Background to the measure
The NMPA was introduced in 2006 and was increased from age 50 to age 55 in 2010. In 2014, following the consultation on ‘Freedom and Choice in Pensions’, the government announced it would increase the NMPA to age 57 in 2028 to coincide with the rise of state pension age to 67.

Following the consultation on a proposed framework of protections this measure will legislate for the increase in NMPA.

Detailed proposal
Operative date[b]
The increase in NMPA will have effect on and after 6 April 2028.

[b]Current law

Registered pension schemes must not normally pay any benefits to members until they reach NMPA. Sections 165(1) and 279(1) of the Finance Act 2004 provides that from 6 April 2010, the NMPA is age 55 (before 6 April 2010 it was age 50).

Registered pension schemes are also not permitted to have a normal pension age lower than age 55 and this applies equally to individuals in occupations that usually retire before 55 (for example, professional sports people).

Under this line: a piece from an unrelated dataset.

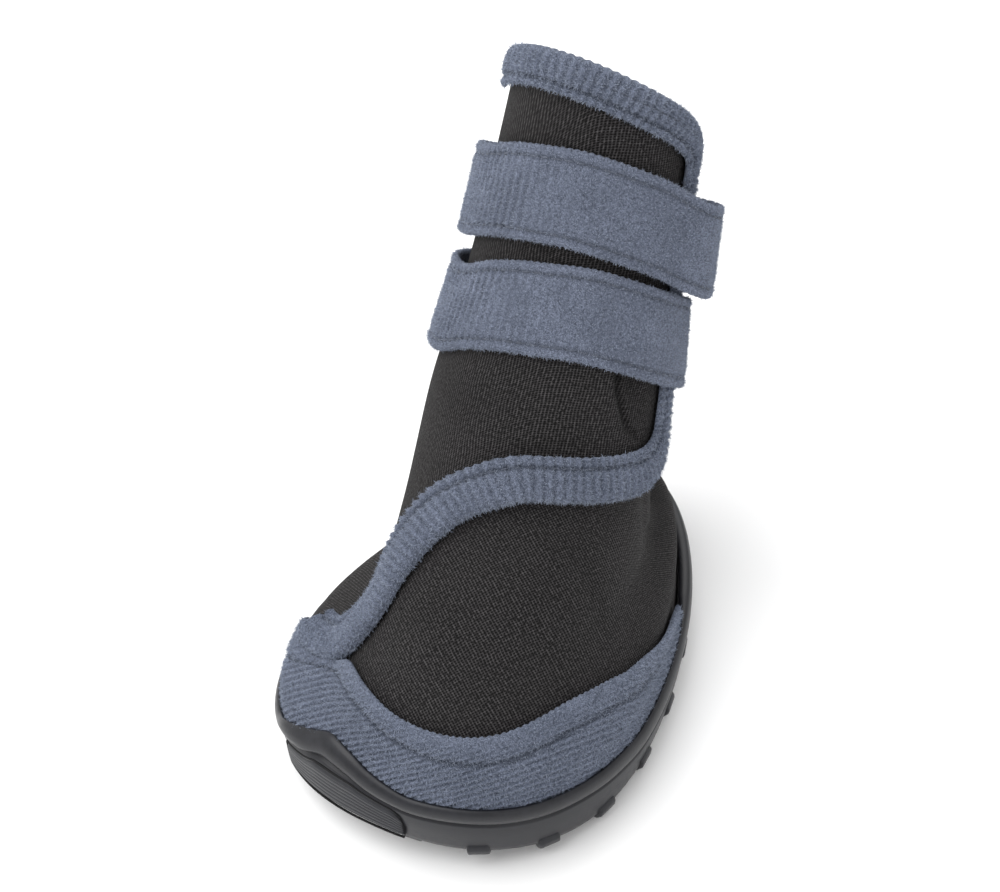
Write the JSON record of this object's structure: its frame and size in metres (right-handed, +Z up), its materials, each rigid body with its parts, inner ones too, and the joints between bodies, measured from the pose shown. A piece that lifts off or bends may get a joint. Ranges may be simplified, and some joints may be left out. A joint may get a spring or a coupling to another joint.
{
  "type": "dog shoe",
  "caption": "Soft ankle-high dog shoe: moulded rubber cup sole with claw lugs, knitted foam upper with a front flap, fleece edging and two hook-and-loop straps.",
  "frame": {"origin": "on the floor, at the middle of the bottom face of the middle lug, on the foot's centre plane", "axes": "+Z up, toe toward -Y, the flap's closing edge on +X"},
  "size_m": [0.0844, 0.1283, 0.1376],
  "materials": {
    "rubber_sole": "matt moulded rubber",
    "rubber_insert": "matt moulded rubber, finely ribbed",
    "insole_cloth": "knitted cloth over foam",
    "neoprene": "fine jersey knit over foam",
    "fleece_binding": "brushed cross-ribbed tape",
    "fleece_rand": "brushed diagonally ribbed tape",
    "loop_strap": "brushed loop tape, stitched along both edges"
  },
  "bodies": {
    "root": {"sole": "rubber_sole", "toe_bumper": "rubber_insert", "insole": "insole_cloth", "upper": "neoprene", "front_flap": "neoprene", "flap_binding": "fleece_binding", "collar_binding": "fleece_binding", "toe_rand": "fleece_rand", "strap_upper": "loop_strap", "strap_lower": "loop_strap"}
  },
  "joints": []
}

Although the legislation provides the minimum age at which benefits can be taken, the rules of a scheme will state what benefits can be taken and the age at which they can be taken from. The age at which they can be taken from can be higher than NMPA.

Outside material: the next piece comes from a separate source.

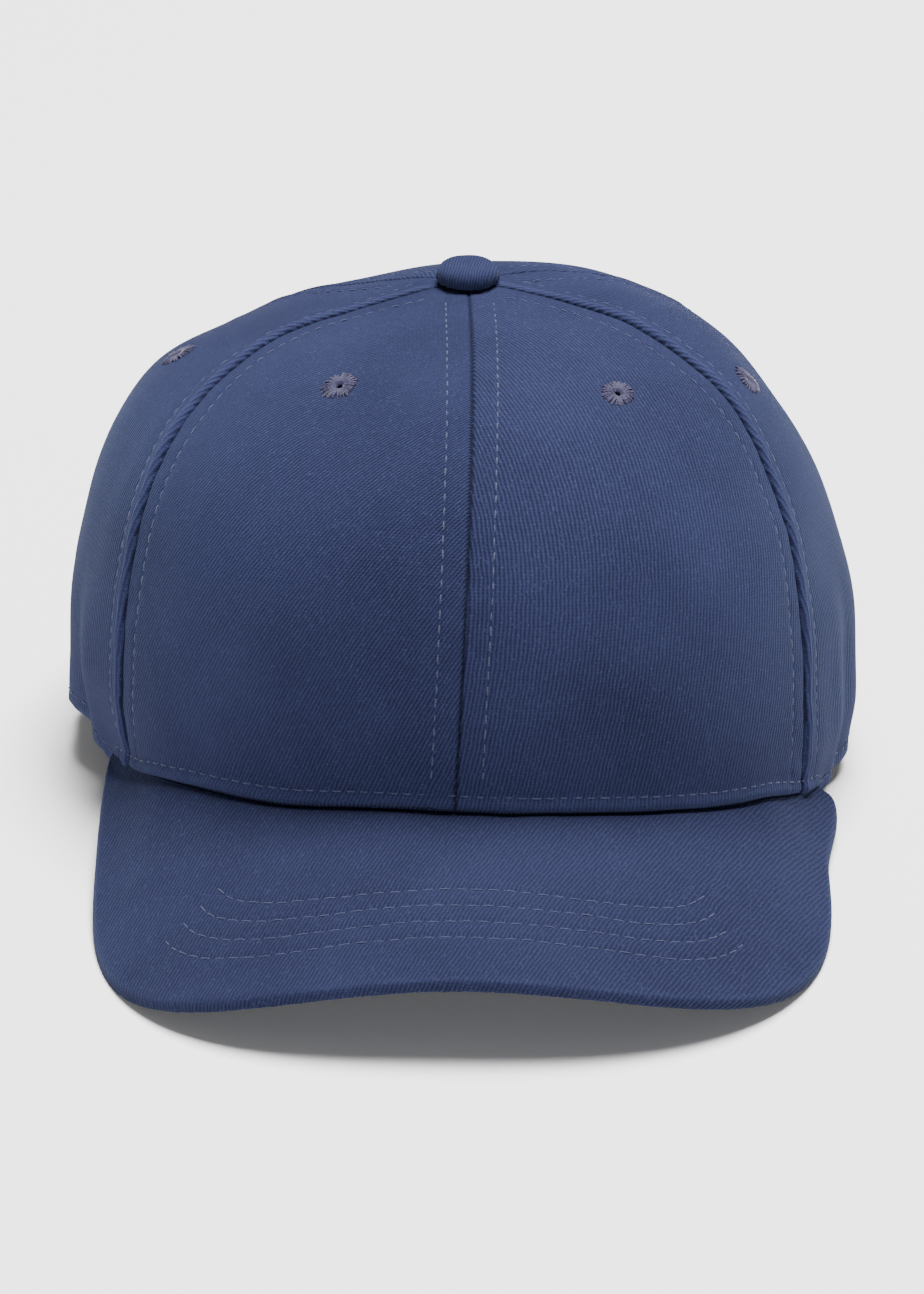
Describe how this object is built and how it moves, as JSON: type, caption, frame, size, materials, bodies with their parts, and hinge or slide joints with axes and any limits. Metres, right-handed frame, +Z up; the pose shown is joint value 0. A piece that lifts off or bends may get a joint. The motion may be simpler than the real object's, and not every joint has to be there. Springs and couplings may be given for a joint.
{
  "type": "baseball cap",
  "caption": "Low-profile cap of sewn twill panels with a curved stitched bill, vent eyelets, a covered top button, a sweatband and a back strap with a hinged clamp buckle.",
  "frame": {"origin": "centre of the rim's circle, on the plane that the cap stands on", "axes": "+Z up through the crown, -Y forward along the bill, +X to the wearer's left"},
  "size_m": [0.1952, 0.2621, 0.123],
  "materials": {
    "panel_twill": "washed cotton twill, diagonal weave, matt with a faint bloom on raised seams",
    "buckram": "open resin-stiffened canvas, matt",
    "seam_tape": "narrow cotton tape, matt",
    "binding_twill": "bias-cut cotton twill tape, matt",
    "button_twill": "cotton twill drawn tight over the button",
    "button_metal": "plain zinc-plated steel",
    "embroidery_thread": "rayon embroidery thread, satin",
    "sweatband_stiffener": "non-woven white stiffener, matt",
    "sweatband_twill": "soft cotton twill, matt",
    "bill_board": "flexible white polyethylene board",
    "bill_twill": "washed cotton twill, diagonal weave, matt",
    "sewing_thread": "spun polyester sewing thread, faint sheen",
    "strap_twill": "cotton twill folded in layers, matt",
    "buckle_metal": "aged brass, satin with rubbed edges",
    "pin_metal": "bright steel wire"
  },
  "bodies": {
    "cap": {"front_left_panel": "panel_twill", "front_right_panel": "panel_twill", "side_left_panel": "panel_twill", "side_right_panel": "panel_twill", "back_left_panel": "panel_twill", "back_right_panel": "panel_twill", "front_left_buckram": "buckram", "front_right_buckram": "buckram", "front_seam_tape": "seam_tape", "front_left_seam_tape": "seam_tape", "front_right_seam_tape": "seam_tape", "back_left_seam_tape": "seam_tape", "back_right_seam_tape": "seam_tape", "back_seam_tape": "seam_tape", "arch_binding": "binding_twill", "button_cover": "button_twill", "button_shell": "button_metal", "button_prong": "button_metal", "button_washer": "button_metal", "front_left_eyelet": "embroidery_thread", "front_right_eyelet": "embroidery_thread", "side_left_eyelet": "embroidery_thread", "side_right_eyelet": "embroidery_thread", "back_left_eyelet": "embroidery_thread", "back_right_eyelet": "embroidery_thread", "sweatband_stiffener": "sweatband_stiffener", "sweatband_cover": "sweatband_twill", "bill_board": "bill_board", "bill_top_cover": "bill_twill", "bill_bottom_cover": "bill_twill", "bill_stitching": "sewing_thread", "brim_topstitch": "sewing_thread", "panel_topstitch": "sewing_thread", "buckle_tab": "strap_twill", "buckle_frame": "buckle_metal", "buckle_pin": "pin_metal"},
    "strap": {"back_strap": "strap_twill", "strap_stitching": "sewing_thread"},
    "lever": {"buckle_lever": "buckle_metal"}
  },
  "joints": [
    {"name": "strap_adjust", "type": "hinge", "parent": "cap", "child": "strap", "pos_m": [0, 0, 0.0125], "axis": [0, 0, -1], "range_deg": [-5, 8]},
    {"name": "buckle_lever_hinge", "type": "hinge", "parent": "cap", "child": "lever", "pos_m": [0.01346, 0.09576, 0.0125], "axis": [0, 0, 1], "range_deg": [0, 100]}
  ]
}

If a registered pension scheme does pay benefits to a member before the NMPA unauthorised payment charge liabilities may arise unless the benefits are paid on ill-health grounds, or the member had a right on 5 April 2006 to take benefits before the NMPA. An individual may have a right to take benefits before the NMPA where this is not dependent on anything else or somehow qualified - for example requiring employer or trustee consent. Where certain conditions are met these individuals may take their benefits earlier than age 55 without a tax charge. This is known as the individual’s protected pension age.

If an individual has a protected pension age, the tax rules provide that it replaces the prevailing NMPA for all purposes of the pensions tax legislation except for the lifetime allowance reduction that may apply where the protected pension age is less than 50 and benefits are taken before NMPA. This means, subject to that exception that when taking benefits from the relevant registered pension scheme, the tax rules apply to the member based on their protected pension age rather than the prevailing NMPA.

Proposed revisions
Legislation will be introduced in Finance Bill 2021-22 to provide a framework of protections and increase the NMPA from age 55 to 57.

The legislation introduces an increase in the NMPA to 57 from 6 April 2028. Following publication of the draft legislation, the government carefully considered further representations and concerns it received from industry regarding the length of the window for individuals to join a protected scheme. The legislation will now protect members of registered pension schemes who before 4 November 2021 have a right to take their entitlement to benefit under those schemes at or before the existing NMPA. The legislation exempts members of the firefighters, police and armed forces public service schemes and for protected members it reduces the restrictions on retaining a protected pension age following a block or individual transfer.